══ Dataset excerpt
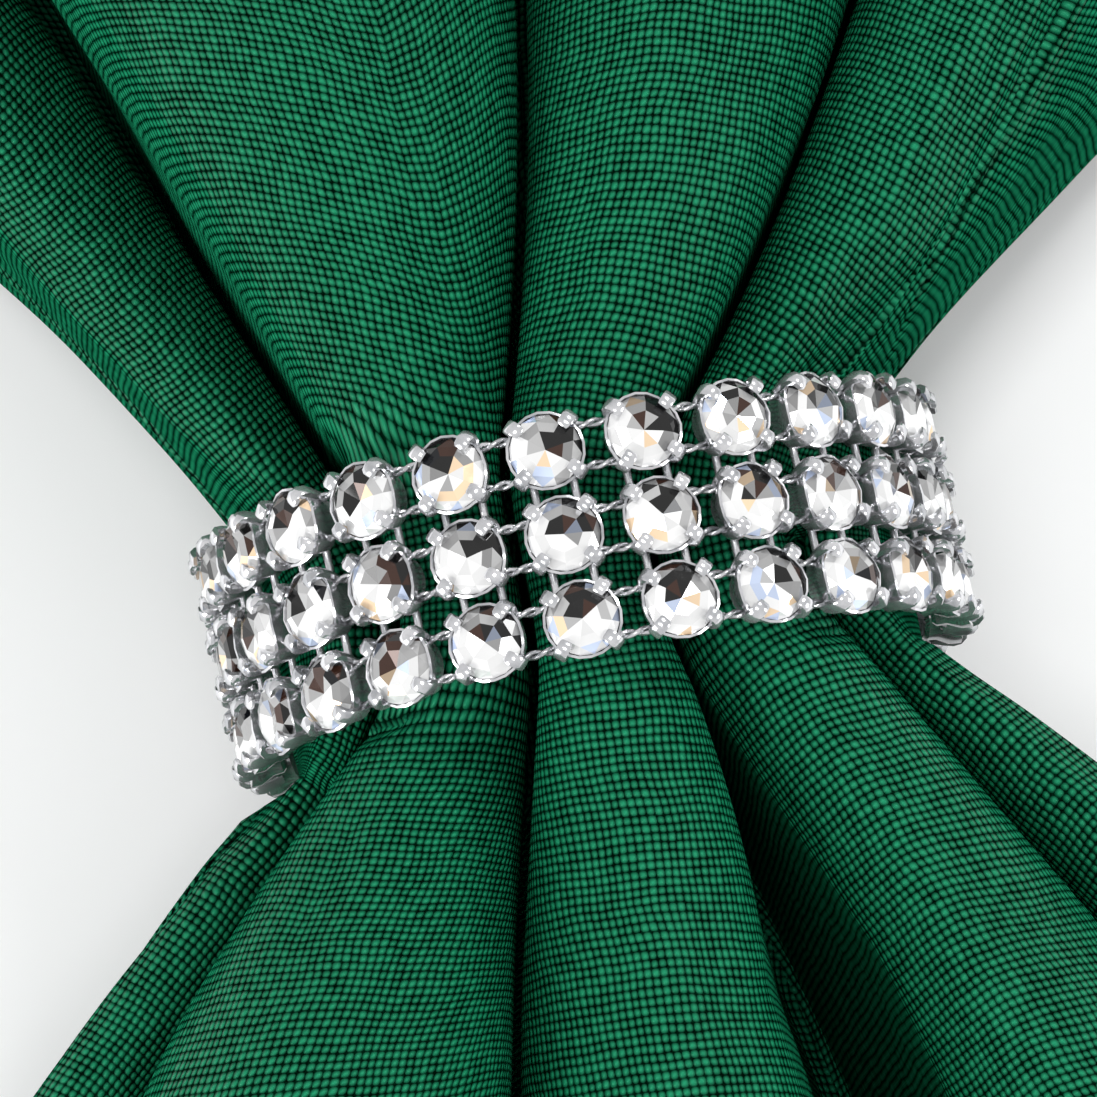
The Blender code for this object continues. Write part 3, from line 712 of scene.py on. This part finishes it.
def stone_material():
    """Foiled clear glass drawn with painted reflections: each facet's colour is its own painted piece of
    light or dark.
    """
    n = Nodes("cut_glass")
    facet = n.add("ShaderNodeAttribute", attribute_name="facet")
    n.put(facet.outputs["Color"], n.shader.inputs["Base Color"])
    spot = n.add("ShaderNodeTexCoord").outputs["Object"]
    n.put(n.span(n.noise(spot, 900.0).outputs["Fac"], 0.3, 0.7, 0.02, 0.07), n.shader.inputs["Roughness"])
    n.shader.inputs["Metallic"].default_value = 0.40
    n.shader.inputs["Specular IOR Level"].default_value = 0.30
    n.shader.inputs["Coat Weight"].default_value = 0.40
    n.shader.inputs["Coat Roughness"].default_value = 0.02
    n.shader.inputs["Coat IOR"].default_value = 1.6
    return n.material


# ---------------------------------------------------------------- ring

def place_on_ring(cup, y):
    """Stands a piece made along Z, with its height measured from the ring's axis, at one cup's place."""
    angle = math.radians(RING_TURN + 360 * cup / CUPS)
    place = Matrix.Translation((RING_PLACE[0], RING_PLACE[1] + y, RING_HEIGHT))
    return place @ Matrix.Rotation(angle, 4, "Y")


def joined(name, bm, material, smooth_angle=None):
    bmesh.ops.recalc_face_normals(bm, faces=bm.faces)
    mesh = bpy.data.meshes.new(name)
    bm.to_mesh(mesh)
    bm.free()
    mesh.materials.append(material)
    if smooth_angle:
        mesh.shade_smooth()
        mesh.set_sharp_from_angle(angle=math.radians(smooth_angle))
    piece = bpy.data.objects.new(name, mesh)
    bpy.context.scene.collection.objects.link(piece)
    return piece


def loop(bm, matrix, radius, height, count, wave=0.0):
    """A ring of points round Z; wave lets its height rise and fall four times."""
    ring = []
    for i in range(count):
        angle = 2 * math.pi * i / count
        z = height + wave * math.cos(4 * angle)
        ring.append(bm.verts.new(matrix @ Vector((radius * math.cos(angle), radius * math.sin(angle), z))))
    return ring


def band(bm, low, high):
    """Quads between two rings of the same count."""
    return [bm.faces.new((low[i - 1], low[i], high[i], high[i - 1])) for i in range(len(low))]


def painted_facet_reflection(rng, angle, tier, tone):
    """A facet's painted reflection: white, grey or black by its angle from the stone's dark side, now and
    then with painted fire.

    tier is 0 for the inner wedges, and tone from -1 to 1 is the facet's own share.
    """
    light = (0.48 if tier == 0 else 0.64) - 0.46 * math.cos(angle)
    light += 0.16 * tone + rng.normal(0, 0.10)
    if light > WHITE_FROM:
        light = rng.uniform(*WHITES)
    elif light > GREY_FROM:
        light = rng.uniform(*GREYS)
    else:
        light = DARKEST
    colour = np.array([light, light, light])
    fire = rng.random()
    if light == DARKEST and fire < 0.3:
        colour = colour + DEEP_BROWN
    elif fire < 0.07:
        colour = colour * AMBER
    elif fire > 0.94:
        colour = colour * ICE_BLUE
    return colour


# A stone's cut: radius as a share of the girdle's, height over the girdle, corners.
STAR, CROWN, UNDER = (0.52, 0.00056, 8), (0.80, 0.00040, 8), (0.97, -0.00035, 16)
CENTRE_HEIGHT = 0.00030


def make_stones(material):
    rng = np.random.default_rng(41)
    bm = bmesh.new()
    reflection_layer = bm.loops.layers.float_color.new("facet")
    radius, seat = GIRDLE
    for row in ROWS:
        for cup in range(CUPS):
            spin = Matrix.Rotation(rng.uniform(0, 2 * math.pi), 4, "Z")
            m = place_on_ring(cup, row * ROW_PITCH) @ spin
            centre = bm.verts.new(m @ Vector((0, 0, seat + CENTRE_HEIGHT)))
            star, crown, girdle, below = (loop(bm, m, radius * share, seat + height, corners)
                                          for share, height, corners in (STAR, CROWN, (1, 0, 16), UNDER))
            facets = []
            for i in range(8):
                after = (i + 1) % 8
                facets.append((bm.faces.new((centre, star[i], star[after])), i, 0))
                facets.append((bm.faces.new((star[i], crown[i], crown[after], star[after])), i, 1))
                facets.append((bm.faces.new((crown[i], girdle[2 * i], girdle[2 * i + 1])), i, 2))
                facets.append((bm.faces.new((crown[i], girdle[2 * i + 1], crown[after])), i, 3))
                facets.append((bm.faces.new((crown[after], girdle[2 * i + 1], girdle[2 * after])), i, 4))
            facets += [(face, i, 3) for i, face in enumerate(band(bm, girdle, below))]
            facets.append((bm.faces.new(below), 0, 3))
            # Painted reflections by sector: most of the stone is painted flashing white, one side looking
            # into the dark.
            dark = rng.uniform(0.3, 1.9)
            level = m.inverted()
            tone = rng.permutation(8)
            for facet, sector, tier in facets:
                at = spin @ (level @ facet.calc_center_median())
                angle = math.atan2(at.y, at.x) - dark - (0.5 if tier == 0 else 0)
                colour = painted_facet_reflection(rng, angle, tier, (tone[(sector + tier) % 8] - 3.5) / 3.5)
                for corner in facet.loops:
                    corner[reflection_layer] = (*colour, 1)
    return joined("ring_stones", bm, material)


# A cup's wall from its foot to the inside of its waved rim: radius, height over the girdle, wave of height.
CUP_SIDES = 20
CUP_WALL = ((0.00150, -0.00205, 0), (0.00172, -0.00185, 0), (0.00176, -0.00125, 0), (0.00200, -0.00078, 0),
            (0.00216, -0.00045, 0), (0.00222, 0.00002, 0.00013), (0.00208, 0.00008, 0.00013),
            (0.00200, -0.00030, 0))


def make_cups(material):
    """Cups with a waved wall, a flared foot and four prongs that turn over the stone's edge."""
    rng = np.random.default_rng(7)
    bm = bmesh.new()
    radius, seat = GIRDLE
    for row in ROWS:
        for cup in range(CUPS):
            m = place_on_ring(cup, row * ROW_PITCH)
            rings = [loop(bm, m, r, seat + h, CUP_SIDES, wave) for r, h, wave in CUP_WALL]
            for low, high in zip(rings, rings[1:]):
                band(bm, low, high)
            bm.faces.new(rings[0])
            for corner in range(4):
                angle = math.radians(45 + 90 * corner + rng.uniform(-4, 4))
                arm(bm, m @ Matrix.Rotation(angle, 4, "Z"), radius, seat)
    return joined("ring_cups", bm, material, 40)


# A prong from the cup's wall to its tip over the stone. out: in stone radii. up: over the girdle. wide, deep:
# halves of its section.
Prong = namedtuple("Prong", "out up wide deep")
PRONG = (Prong(1.02, -0.00120, 0.00030, 0.00015), Prong(1.12, -0.00050, 0.00036, 0.00020),
         Prong(1.18, 0.00010, 0.00039, 0.00024), Prong(1.15, 0.00050, 0.00040, 0.00025),
         Prong(1.03, 0.00074, 0.00040, 0.00024), Prong(0.86, 0.00076, 0.00037, 0.00021),
         Prong(0.80, 0.00071, 0.00031, 0.00016))


def arm(bm, matrix, radius, seat):
    rings = []
    for i, p in enumerate(PRONG):
        before, after = PRONG[max(i - 1, 0)], PRONG[min(i + 1, len(PRONG) - 1)]
        way = Vector(((after.out - before.out) * radius, 0, after.up - before.up)).normalized()
        side = Vector((-way.z, 0, way.x))
        ring = []
        for k in range(8):
            angle = 2 * math.pi * (k + 0.5) / 8
            spot = Vector((p.out * radius, 0, seat + p.up))
            spot += Vector((0, 1, 0)) * p.wide * math.copysign(abs(math.cos(angle)) ** 0.4, math.cos(angle))
            spot += side * p.deep * math.copysign(abs(math.sin(angle)) ** 0.4, math.sin(angle))
            ring.append(bm.verts.new(matrix @ spot))
        rings.append(ring)
    for low, high in zip(rings, rings[1:]):
        band(bm, low, high)
    bm.faces.new(rings[0])
    bm.faces.new(rings[-1])


def tube(bm, points, radius, sides, closed):
    """A round bar along points; each point has a direction outwards to start its ring from."""
    rings = []
    count = len(points)
    for i, (spot, out) in enumerate(points):
        ahead = points[(i + 1) % count][0] if closed or i < count - 1 else spot
        behind = points[i - 1][0] if closed or i else spot
        way = (ahead - behind).normalized()
        side = way.cross(out).normalized()
        up = side.cross(way)
        rings.append([bm.verts.new(spot + (side * math.cos(a) + up * math.sin(a)) * radius)
                      for a in (2 * math.pi * k / sides for k in range(sides))])
    pairs = list(zip(rings, rings[1:])) + ([(rings[-1], rings[0])] if closed else [])
    for low, high in pairs:
        band(bm, low, high)
    if not closed:
        bm.faces.new(rings[0])
        bm.faces.new(rings[-1])


def make_wires(material):
    """Two twisted pairs of fine wire along each row of cups."""
    bm = bmesh.new()
    steps = CUPS * 28
    for row in ROWS:
        for side in (-1, 1):
            for strand in (0, math.pi):
                points = []
                for i in range(steps):
                    round_ring = math.radians(RING_TURN) + 2 * math.pi * i / steps
                    out = Vector((math.sin(round_ring), 0, math.cos(round_ring)))
                    twist = strand + 2 * math.pi * i * TWIST_TURNS * CUPS / steps + row + side
                    y = RING_PLACE[1] + row * ROW_PITCH + side * WIRE_OFFSET
                    spot = Vector((RING_PLACE[0], y, RING_HEIGHT))
                    spot += out * (WIRE_RADIUS + STRAND * math.cos(twist))
                    spot += Vector((0, STRAND * math.sin(twist), 0))
                    points.append((spot, out))
                tube(bm, points, STRAND * 0.95, 6, True)
    return joined("ring_wires", bm, material, 60)


def make_posts(material):
    """Two posts between neighbouring rows at each cup."""
    bm = bmesh.new()
    for row in (-0.5, 0.5):
        for cup in range(CUPS):
            m = place_on_ring(cup, row * ROW_PITCH)
            for side in (-1, 1):
                out = (m.to_3x3() @ Vector((0, 0, 1))).normalized()
                points = [(m @ Vector((side * POST_OFFSET, y, GIRDLE[1] - POST_DEPTH + rise)), out)
                          for y, rise in POST_SAG]
                tube(bm, points, POST_RADIUS, 8, False)
    return joined("ring_posts", bm, material, 60)


# ---------------------------------------------------------------- stage

def area_light(name, place, target, size, power):
    data = bpy.data.lights.new(name, "AREA")
    data.shape = "RECTANGLE"
    data.size, data.size_y = size
    data.energy = power
    light = bpy.data.objects.new(name, data)
    light.location = place
    light.rotation_euler = (Vector(target) - Vector(place)).to_track_quat("-Z", "Y").to_euler()
    bpy.context.scene.collection.objects.link(light)


def set_stage():
    floor = Nodes("pale_floor")
    floor.put((*FLOOR_COLOUR, 1), floor.shader.inputs["Base Color"])
    floor.shader.inputs["Roughness"].default_value = 0.9
    floor.shader.inputs["Specular IOR Level"].default_value = 0.1
    bm = bmesh.new()
    bmesh.ops.create_grid(bm, x_segments=1, y_segments=1, size=4.0)
    stage = joined("floor", bm, floor.material)
    world = bpy.data.worlds.new("studio")
    bpy.context.scene.world = world
    world.use_nodes = True
    world.node_tree.nodes["Background"].inputs["Color"].default_value = (1, 1, 1, 1)
    world.node_tree.nodes["Background"].inputs["Strength"].default_value = WORLD
    for name, place, size, power in LIGHTS:
        area_light(name, place, (0, 0, 0.02), size, power)
    azimuth, elevation = (math.radians(v) for v in CAMERA_ANGLES)
    back = Vector((math.sin(azimuth) * math.cos(elevation), -math.cos(azimuth) * math.cos(elevation),
                   math.sin(elevation)))
    camera = bpy.data.objects.new("camera", bpy.data.cameras.new("camera"))
    camera.data.lens = CAMERA_LENS
    camera.data.sensor_width = 36
    camera.data.clip_start = 0.01
    camera.location = Vector(CAMERA_TARGET) + back * CAMERA_DISTANCE
    camera.rotation_euler = back.to_track_quat("Z", "Y").to_euler()
    bpy.context.scene.collection.objects.link(camera)
    bpy.context.scene.camera = camera
    bpy.context.scene.view_settings.view_transform = "Standard"


sheet = make_sheet()
sheet.data.materials.append(cloth_material())
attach(sheet, "root")
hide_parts("napkin")
silver = silver_material()
stones = make_stones(stone_material())
cups = make_cups(silver)
wires = make_wires(silver)
posts = make_posts(silver)
nodes = list(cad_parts)
for piece in (stones, cups, wires, posts):
    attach(piece, "root")
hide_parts(*[name for name in nodes if name.startswith("chain")])
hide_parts(*[name for name in nodes if name.startswith("link")])
set_stage()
════
Looking at the material above, please copy exactly every line from its first line through the line containing "return n.material", with both ends included and nothing else.

### Answer to this task
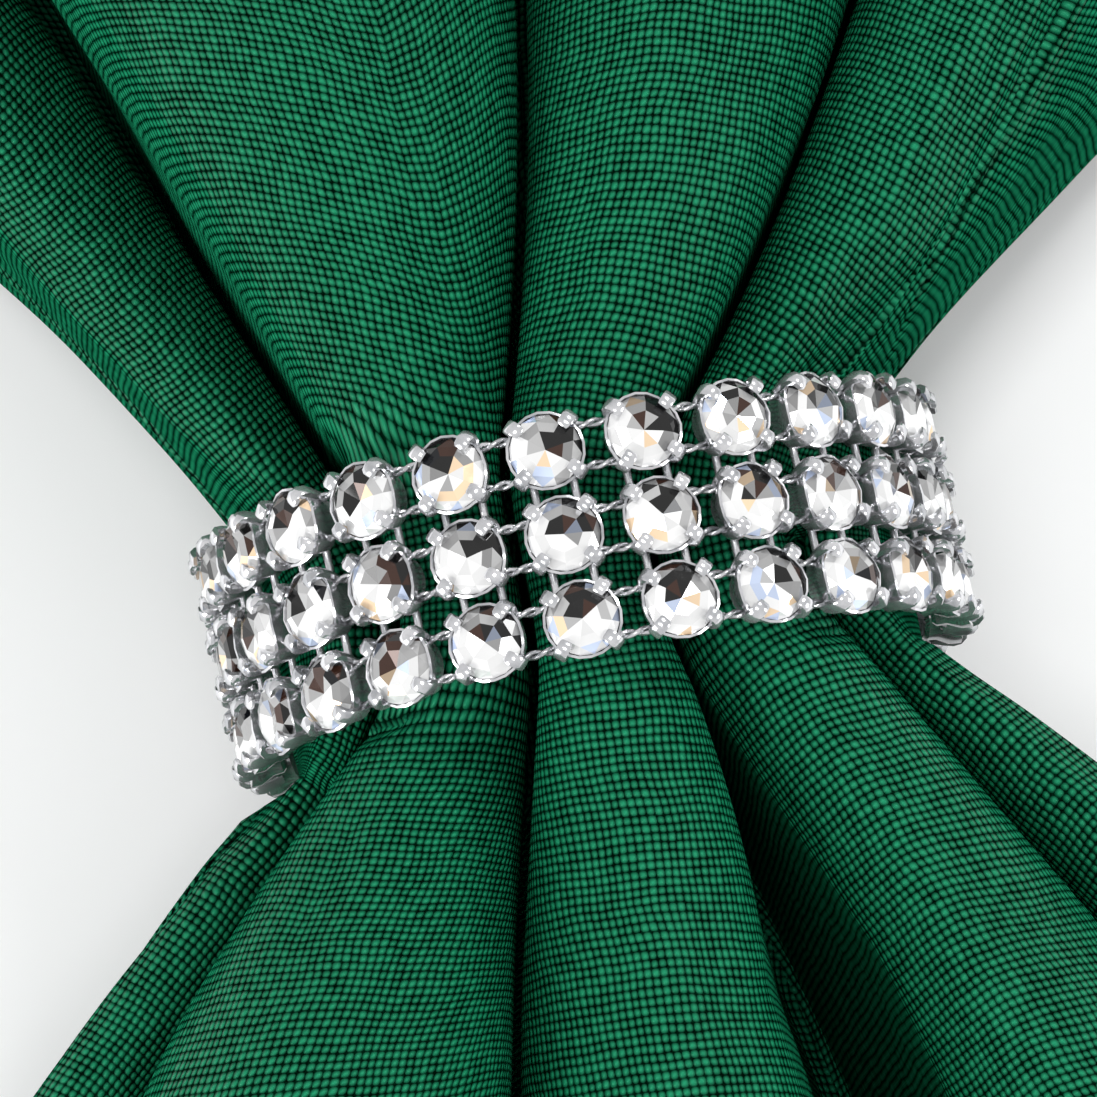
The Blender code for this object continues. Write part 3, from line 712 of scene.py on. This part finishes it.
def stone_material():
    """Foiled clear glass drawn with painted reflections: each facet's colour is its own painted piece of
    light or dark.
    """
    n = Nodes("cut_glass")
    facet = n.add("ShaderNodeAttribute", attribute_name="facet")
    n.put(facet.outputs["Color"], n.shader.inputs["Base Color"])
    spot = n.add("ShaderNodeTexCoord").outputs["Object"]
    n.put(n.span(n.noise(spot, 900.0).outputs["Fac"], 0.3, 0.7, 0.02, 0.07), n.shader.inputs["Roughness"])
    n.shader.inputs["Metallic"].default_value = 0.40
    n.shader.inputs["Specular IOR Level"].default_value = 0.30
    n.shader.inputs["Coat Weight"].default_value = 0.40
    n.shader.inputs["Coat Roughness"].default_value = 0.02
    n.shader.inputs["Coat IOR"].default_value = 1.6
    return n.material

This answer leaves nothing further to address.